The debating chamber at The Senedd
The debating chamber at The Senedd Credit: Senedd Cymru / Welsh Parliament

Plans to introduce gender quotas in future Senedd elections suffered a “major step backwards” due to “unnecessary” delays.

Jane Hutt confirmed reforms under the electoral candidate lists bill – which would require half of would-be Senedd members to be women – could be delayed by four years.

In a letter to Senedd members, Ms Hutt said the 2030 election may be a “more prudent” timetable for implementation than the initial 2026 plan.

Ms Hutt, who is chief whip and Trefnydd, the Welsh Government’s business manager, stressed that she remains committed to making the Senedd more representative.
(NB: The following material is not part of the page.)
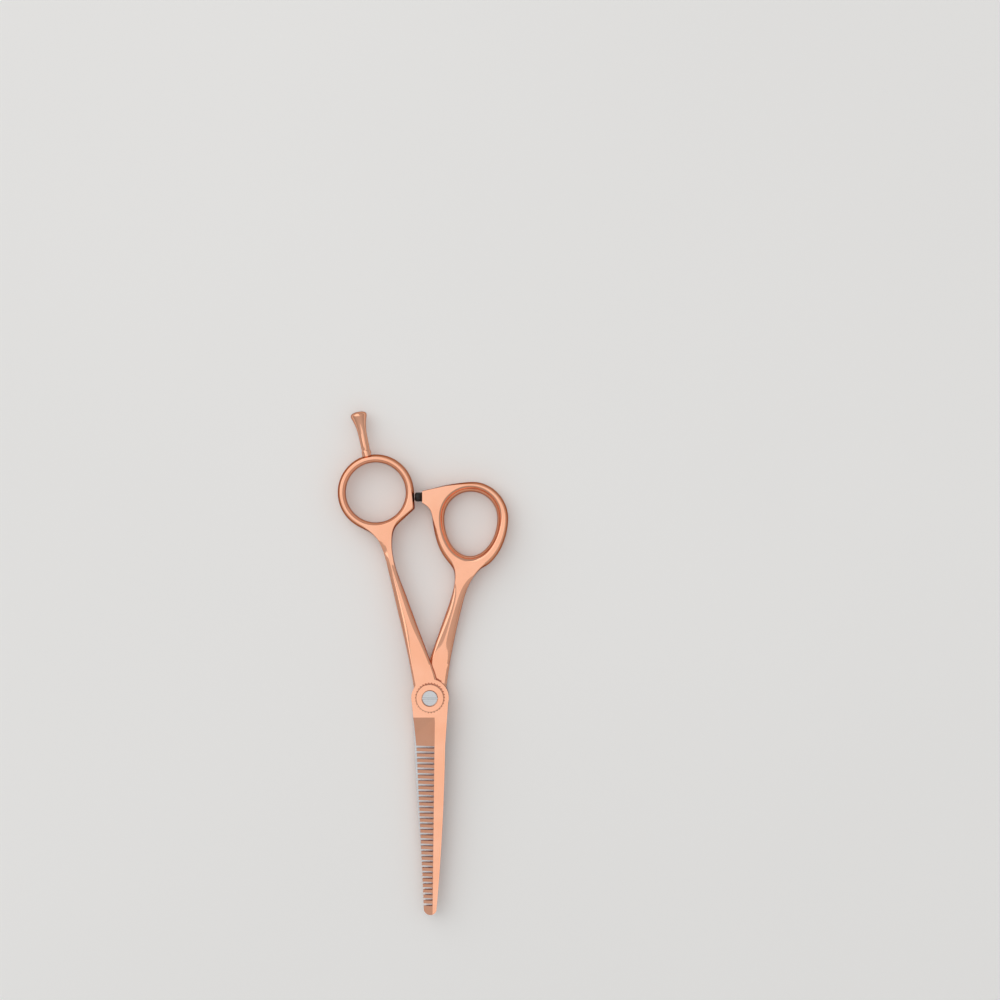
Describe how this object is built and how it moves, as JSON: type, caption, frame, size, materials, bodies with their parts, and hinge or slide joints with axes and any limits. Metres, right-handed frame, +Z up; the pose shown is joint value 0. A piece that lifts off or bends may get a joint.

But concerns have been raised that Wales does not have the powers to pass the bill, which could face legal challenge, with equal opportunities legislation reserved to Westminster.


Plaid Cymru’s Siân Gwenllian was extremely disappointed by the new timetable for the bill, with stage one of the legislative process pushed back from June 18 to July 16.

She questioned the Welsh Government’s reasoning for delaying the first crunch vote, saying the rationale “doesn’t hold water” and warning the latest delay is a huge step backwards.

The Arfon MS, who chairs the cross-party group on women, said: “The whole timetable for the bill is being pushed back. What will running the clock down mean?

“Well, there’s a risk that it’ll mean that we will have a larger Senedd, elected in a fairer way, but there’ll be a real risk that a lack of equality and a lack of diversity will continue as an unacceptable feature of the Welsh Parliament.

“We will have incomplete reform if the candidates bill, which is an integral part of the jigsaw, is not implemented.”


Ms Gwenllian said a Labour UK Government could make an order in council, giving powers to the Senedd to pass the bill and putting the proposals beyond any doubt.

During the business statement on June 18, she accused Welsh ministers of rowing back on a programme for government commitment to introduce gender quotas.

She said: “It’s not two Labour Governments working hand in hand for Wales but rather a weak Welsh Labour Government in Wales just taking their instructions meekly from London.”

Ms Hutt said the bill got off to a disappointing start, with Elin Jones – the speaker or Llywydd – ruling that the proposed legislation would not be in the Senedd’s legal powers.

She told the chamber: “This is one of the crucial things about how we take forward a bill where there are issues about that grey area.”


Ms Hutt, who has been a minister for 25 years, said a voluntary scheme could be introduced if mandatory gender quotas cannot be implemented in time for the next election.

She raised the reform bill committee’s warning that candidate quotas could lead to legal challenge, potentially endangering the outcome of the May 2026 election.

The Conservatives’ Gareth Davies urged the minister to get “back to the real world”, echoing his party’s calls for the candidates bill to be dropped entirely.

Ms Hutt hit back at the Vale of Clwyd MS: “I’m utterly disgusted by what Gareth Davies said, by saying ‘back to the real world’. Why do we need a gender quotas bill?

“Because we need better representation of women, and I have to say, let’s look over there, where we certainly need this gender quotas bill.”


Darren Millar, the Conservatives’ shadow constitution secretary, took issue with the timing of the delay until after the UK general election on July 4.

“This bill shouldn’t just be postponed, it should be ditched altogether,” he said. “Candidates should be elected on merit, not because of their gender or any other protected characteristic.

“The shelving of the bill during an election campaign suggests this is a desperate attempt to avoid talking on the campaign trail about the fact the Labour Party can’t define a woman.”

In a letter to MSs when the bill was introduced in March, Elin Jones explained her position that the bill relates to a reserved matter and is not within the Senedd’s powers.

She said her view is based on legal tests and advice rather than the merits of the policy, stressing that the question can only be definitely answered by the Supreme Court.